Harris’ most promising path to victory always involved the three so-called blue wall states that Trump won in his upset victory over Hillary Clinton in 2016: Pennsylvania, Michigan and Wisconsin.

Still, Democrats grew hopeful she would eke out a win in North Carolina, which might have shown the party had a path to victory even in states with large rural populations. About one-third of North Carolinians live in rural areas.

A couple of unexpected developments threw the outcome in North Carolina into doubt. Hurricane Helene caused enormous damage in the western part of the state and the city of Asheville. Trump sought to capitalize politically on the Biden administration’s response to the storm.

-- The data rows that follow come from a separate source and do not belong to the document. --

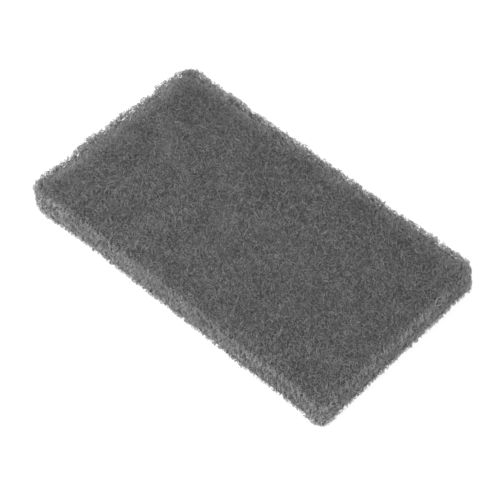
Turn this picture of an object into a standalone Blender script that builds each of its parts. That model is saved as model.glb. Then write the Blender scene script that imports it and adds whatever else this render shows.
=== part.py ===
"""Non-woven abrasive pad: one slab of lofted, tangled fibre web, cut to a rectangle.

Blender 4.5, metres, +Z up. The pad lies flat on its underside. The origin is at the centre of
the underside, +X runs along the pad's length and +Y across its width.
"""

import math

import bpy
import numpy as np

# Driving dimensions, in metres
PAD_LENGTH = 0.152
PAD_WIDTH = 0.0877
PAD_THICKNESS = 0.0133
CORNER_RADIUS = 0.0046
SHOULDER_RADIUS = 0.0022
WAIST_DEPTH = 0.0004

# How far most of each cut side stands inside the pad's box. Only its proudest tuft reaches the box
LEFT_SETBACK = 0.00105
RIGHT_SETBACK = 0.00015
NEAR_SETBACK = 0.0008
FAR_SETBACK = 0.00035

# Nicks and tufts in each cut side: the middle along the side, the depth and the spread of a bell
# curve. A tuft's depth is negative, and the ragged left end has the most of them.
LEFT_BELLS = (
    (-0.012, -LEFT_SETBACK, 0.0065),
    (-0.026, 0.00085, 0.003),
    (0.005, -0.00035, 0.005),
    (0.0215, 0.0008, 0.0026),
    (0.041, 0.0008, 0.005),
)
RIGHT_BELLS = ((-0.04, -RIGHT_SETBACK, 0.006), (0.031, 0.0003, 0.004))
NEAR_BELLS = (
    (-0.066, -NEAR_SETBACK, 0.009),
    (0.0, 0.0002, 0.009),
    (0.036, -0.00045, 0.0035),
    (0.074, -0.0005, 0.006),
)
FAR_BELLS = (
    (-0.046, -FAR_SETBACK, 0.004),
    (-0.039, 0.0004, 0.0035),
    (-0.014, -0.0003, 0.006),
    (0.035, 0.0005, 0.0045),
)

# Unevenness of the lofted web: how deep the hollows are and how far apart they lie
HOLLOW_DEPTH = 0.00045
HOLLOW_SPACING = 0.0105
SIDE_HOLLOW_DEPTH = 0.00025

# Steps of the surface grid
CORNER_STEPS = 4
LONG_STEPS = 60
SHORT_STEPS = 34
SHOULDER_STEPS = 3
SIDE_STEPS = 3

# The power of the share of the way to the side with which an unevenness of the cut dies away
CUT_FALLOFF = 8

# Charcoal resin on nylon fibre: dark, neutral grey and fully matt
WEB_COLOUR = (0.125, 0.125, 0.127, 1.0)
WEB_ROUGHNESS = 0.95


def clear_scene():
    """Remove the objects that the scene starts with."""
    for old in list(bpy.data.objects):
        bpy.data.objects.remove(old, do_unlink=True)


def web_material():
    """Return the pad's matt charcoal material."""
    material = bpy.data.materials.new("charcoal_fibre_web")
    material.use_nodes = True
    shader = material.node_tree.nodes["Principled BSDF"]
    shader.inputs["Base Color"].default_value = WEB_COLOUR
    shader.inputs["Roughness"].default_value = WEB_ROUGHNESS
    shader.inputs["Metallic"].default_value = 0.0
    material.diffuse_color = WEB_COLOUR
    return material


def axis_stations(middle_steps):
    """Return each station's run and corner share along one axis of the plan.

    run goes from -1 to 1 over the straight middle and stays there in the corner zones. share is
    0 over the middle and goes to -1 or 1 from a corner zone's inner edge to the outline.
    """
    shares = np.linspace(0.0, 1.0, CORNER_STEPS + 1)
    middle = np.linspace(-1.0, 1.0, middle_steps + 1)
    run = np.concatenate([-np.ones(CORNER_STEPS), middle, np.ones(CORNER_STEPS)])
    share = np.concatenate([-shares[:0:-1], np.zeros(middle_steps + 1), shares[1:]])
    return run, share


def plan_points(run_x, share_x, run_y, share_y, inset):
    """Return plan coordinates inside a rounded rectangle that lies inset from the outline.

    A corner zone's square cell is mapped onto a quarter disc by the elliptical square-to-disc
    rule, so that the grid's border follows the round corner.
    """
    reach = CORNER_RADIUS - inset
    x = run_x * (PAD_LENGTH / 2 - CORNER_RADIUS) + reach * share_x * np.sqrt(1 - share_y**2 / 2)
    y = run_y * (PAD_WIDTH / 2 - CORNER_RADIUS) + reach * share_y * np.sqrt(1 - share_x**2 / 2)
    return x, y


def cut_line(along, setback, bells):
    """Return how far a cut side stands inside the box: its setback and its nicks and tufts."""
    total = setback + np.zeros(np.shape(along))
    for centre, depth, spread in bells:
        total = total + depth * np.exp(-(((along - centre) / spread) ** 2))
    return total


def uneven_cut(x, y, dent):
    """Return plan points moved inwards to the cut line of their side, and by a further dent.

    Both fade away inside the pad, as a high power of the share of the way to the side.
    """
    weight_x = np.abs(2 * x / PAD_LENGTH) ** CUT_FALLOFF
    weight_y = np.abs(2 * y / PAD_WIDTH) ** CUT_FALLOFF
    left = cut_line(y, LEFT_SETBACK, LEFT_BELLS) + dent
    right = cut_line(y, RIGHT_SETBACK, RIGHT_BELLS) + dent
    near = cut_line(x, NEAR_SETBACK, NEAR_BELLS) + dent
    far = cut_line(x, FAR_SETBACK, FAR_BELLS) + dent
    move_x = np.where(x > 0, -right, left)
    move_y = np.where(y > 0, -far, near)
    return x + move_x * weight_x, y + move_y * weight_y


def hollows(x, y):
    """Return the web's unevenness, from 0 on a high spot to 1 in a hollow.

    Five plane waves, each turned by the golden angle and a little shorter than the last, add
    up to soft lumps with no visible repeat.
    """
    total = np.zeros(np.shape(x))
    golden_angle = math.pi * (3 - math.sqrt(5))
    for index in range(5):
        spacing = HOLLOW_SPACING * 0.8**index
        angle = index * golden_angle
        across = x * math.cos(angle) + y * math.sin(angle)
        total = total + np.cos(2 * math.pi * across / spacing + 1.7 * index)
    return 0.5 - total / 10


def side_profile():
    """Return the side's section from the underside to the top face, as insets and heights.

    It is a lower shoulder arc, a shallow waist and an upper shoulder arc.
    """
    arc = np.linspace(0.0, math.pi / 2, SHOULDER_STEPS + 1)
    lower_inset = SHOULDER_RADIUS * (1 - np.sin(arc))
    lower_height = SHOULDER_RADIUS * (1 - np.cos(arc))
    rise = np.linspace(0.0, 1.0, SIDE_STEPS + 1)[1:-1]
    waist_inset = WAIST_DEPTH * np.sin(math.pi * rise) ** 2
    waist_height = SHOULDER_RADIUS + rise * (PAD_THICKNESS - 2 * SHOULDER_RADIUS)
    insets = np.concatenate([lower_inset, waist_inset, lower_inset[::-1]])
    heights = np.concatenate([lower_height, waist_height, PAD_THICKNESS - lower_height[::-1]])
    return insets, heights


def border_indices(columns, rows):
    """Return the grid indices of its border, anticlockwise seen from above."""
    bottom = [(column, 0) for column in range(columns - 1)]
    right = [(columns - 1, row) for row in range(rows - 1)]
    top = [(column, rows - 1) for column in range(columns - 1, 0, -1)]
    left = [(0, row) for row in range(rows - 1, 0, -1)]
    return np.array(bottom + right + top + left)


def pad_mesh():
    """Return the pad's vertices and faces.

    The side is a stack of rings, one for each point of the section, which closes below with one
    flat face and above with a grid that shares the last ring.
    """
    run_x, share_x = axis_stations(LONG_STEPS)
    run_y, share_y = axis_stations(SHORT_STEPS)
    columns = len(run_x)
    rows = len(run_y)
    border = border_indices(columns, rows)
    ring_size = len(border)
    insets, heights = side_profile()

    column, row = border[:, 0], border[:, 1]
    rings = []
    for inset, height in zip(insets, heights):
        x, y = plan_points(run_x[column], share_x[column], run_y[row], share_y[row], inset)
        dent = SIDE_HOLLOW_DEPTH * math.sin(math.pi * height / PAD_THICKNESS)
        x, y = uneven_cut(x, y, dent * hollows(x + y, x - y + 2 * height))
        rings.append(np.stack([x, y, np.full(ring_size, height)], axis=1))

    grid_x, grid_y = plan_points(
        run_x[:, None], share_x[:, None], run_y[None, :], share_y[None, :], insets[-1]
    )
    depth = np.minimum(1 - np.abs(share_x)[:, None], 1 - np.abs(share_y)[None, :])
    fall = HOLLOW_DEPTH * hollows(grid_x, grid_y) * depth
    grid_x, grid_y = uneven_cut(grid_x, grid_y, 0.0)
    grid = np.stack([grid_x, grid_y, PAD_THICKNESS - fall], axis=2)

    ring_points = np.concatenate(rings)
    inner = grid[1:-1, 1:-1].reshape(-1, 3)
    vertices = np.concatenate([ring_points, inner])

    index = np.zeros((columns, rows), dtype=int)
    index[column, row] = (len(rings) - 1) * ring_size + np.arange(ring_size)
    index[1:-1, 1:-1] = len(ring_points) + np.arange(len(inner)).reshape(columns - 2, rows - 2)

    here = np.arange(ring_size)
    after = np.roll(here, -1)
    faces = [tuple(here[::-1])]
    for level in range(len(rings) - 1):
        low = level * ring_size
        high = low + ring_size
        faces += list(zip(low + here, low + after, high + after, high + here))
    corners = (index[:-1, :-1], index[1:, :-1], index[1:, 1:], index[:-1, 1:])
    faces += list(zip(*(corner.ravel() for corner in corners)))
    return vertices.tolist(), [tuple(int(i) for i in face) for face in faces]


def build_pad():
    """Make the pad as one closed body."""
    vertices, faces = pad_mesh()
    mesh = bpy.data.meshes.new("abrasive_pad")
    mesh.from_pydata(vertices, [], faces)
    mesh.validate()
    mesh.shade_smooth()
    mesh.materials.append(web_material())
    pad = bpy.data.objects.new("abrasive_pad", mesh)
    bpy.context.scene.collection.objects.link(pad)
    return pad


clear_scene()
build_pad()
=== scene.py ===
"""Dress the non-woven abrasive pad: its dense core web, its curled fibres and its studio.

Everything is in metres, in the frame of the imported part: the pad lies on z = 0 with its length
along X. Every piece is a numpy surface, and every finish is worked out by shader nodes. Points
and places are arrays with x, y and z on the last axis.
"""

from __future__ import annotations

import logging
import math
from dataclasses import dataclass
from enum import Enum
from functools import cached_property
from typing import Callable, Mapping, Sequence, Union

import bpy
import numpy as np
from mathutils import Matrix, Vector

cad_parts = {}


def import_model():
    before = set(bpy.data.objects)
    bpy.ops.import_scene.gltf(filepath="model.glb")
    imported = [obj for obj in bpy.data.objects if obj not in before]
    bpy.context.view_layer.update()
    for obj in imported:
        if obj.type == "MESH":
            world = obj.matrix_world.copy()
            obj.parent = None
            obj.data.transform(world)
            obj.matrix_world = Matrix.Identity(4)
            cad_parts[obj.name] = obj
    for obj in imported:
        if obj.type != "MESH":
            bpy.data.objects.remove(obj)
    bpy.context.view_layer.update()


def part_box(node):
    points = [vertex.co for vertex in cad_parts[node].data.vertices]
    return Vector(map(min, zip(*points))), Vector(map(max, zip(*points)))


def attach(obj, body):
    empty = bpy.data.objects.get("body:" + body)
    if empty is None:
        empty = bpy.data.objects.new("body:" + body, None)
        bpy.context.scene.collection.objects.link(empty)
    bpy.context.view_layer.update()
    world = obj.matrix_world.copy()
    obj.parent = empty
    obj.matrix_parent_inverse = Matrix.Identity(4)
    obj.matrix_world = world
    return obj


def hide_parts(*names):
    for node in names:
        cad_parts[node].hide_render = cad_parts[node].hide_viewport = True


Array = np.ndarray
MM = 0.001
BODY = "root"
PAD_NODE = "abrasive_pad"

# The fibres' bake UV map, and the number attributes that the materials read
BAKE_MAP = "OFBake"
TONE = "tone"
# A cut side's paler tone: partly its cut ends' own tone, partly painted light on the sides and along
# the top's edges
RIM = "rim"
# Painted light: how much light seems to come through the web's airy rim, painted into the colour
THROUGH_LIGHT = "airy"

# The direction in which the web is drawn out, as an angle from X, and by how much
GRAIN_ANGLE = math.radians(133)
GRAIN_STRETCH = 1.15

# The spacings of the waves that make a cut side's fibres spring out unevenly
TUFT_SPACINGS = np.array([2.4, 3.5, 5.3, 8.1]) * MM

# The middle of a lightness that runs from 0 to 1, and the least length that is divided by
MIDDLE = 0.5
TINY = 1e-12

log = logging.getLogger("pad")


class Value:
    """A shader value. Python's operators on it add Math nodes."""

    def __init__(self, graph: Graph, socket: bpy.types.NodeSocket) -> None:
        """Wrap one output socket of the graph's tree."""
        self.graph = graph
        self.socket = socket

    def maths(self, operation: str, *others: Number) -> Value:
        """Return operation applied to this value and the others, in order."""
        return self.graph.maths(operation, self, *others)

    def __add__(self, other: Number) -> Value:
        """Return self + other."""
        return self.maths("ADD", other)

    def __sub__(self, other: Number) -> Value:
        """Return self - other."""
        return self.maths("SUBTRACT", other)

    def __rsub__(self, other: Number) -> Value:
        """Return other - self."""
        return self.graph.maths("SUBTRACT", other, self)

    def __mul__(self, other: Number) -> Value:
        """Return self * other."""
        return self.maths("MULTIPLY", other)

    def __truediv__(self, other: Number) -> Value:
        """Return self / other."""
        return self.maths("DIVIDE", other)

    __radd__ = __add__
    __rmul__ = __mul__

    def __abs__(self) -> Value:
        """Return the absolute value."""
        return self.maths("ABSOLUTE")

    def clamped(self) -> Value:
        """Return the value held between 0 and 1."""
        return self.graph.node("ShaderNodeClamp", inputs={"Value": self})

    def smooth_step(self, low: float, high: float) -> Value:
        """Return 0 below low, 1 above high and a smooth rise between them."""
        return self.graph.node(
            "ShaderNodeMapRange",
            settings={"interpolation_type": "SMOOTHSTEP"},
            inputs={"Value": self, "From Min": low, "From Max": high},
        )


Number = Union[Value, float]
Input = Union[Value, float, Sequence[float]]


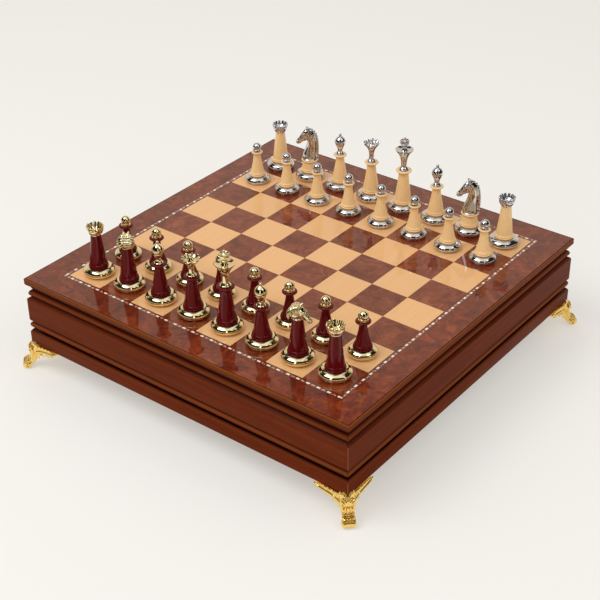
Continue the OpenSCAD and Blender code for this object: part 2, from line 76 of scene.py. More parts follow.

Harris took pains to assure North Carolina residents that the opposite was true. In a visit to the state in early October, she attended a briefing of officials involved in the recovery and met workers at distribution points for food and vital supplies. The state’s Democratic governor, Roy Cooper, commended the federal government’s handling of the storm, saying emergency workers had been on the ground providing assistance throughout.

Another shock came in September, when CNN reported that North Carolina’s Republican gubernatorial candidate, Mark Robinson, had posted incendiary comments on a porn site a decade ago. Robinson denied making the comments.

Before the article came out, Trump had praised Robinson, calling him “Martin Luther King on steroids.” But the allegations proved to be an unwanted distraction for the former president. When he appeared in the state for a rally in the wake of the CNN report, he didn’t mention Robinson’s name.

Robinson lost his race to Democratic Attorney General Josh Stein on Tuesday.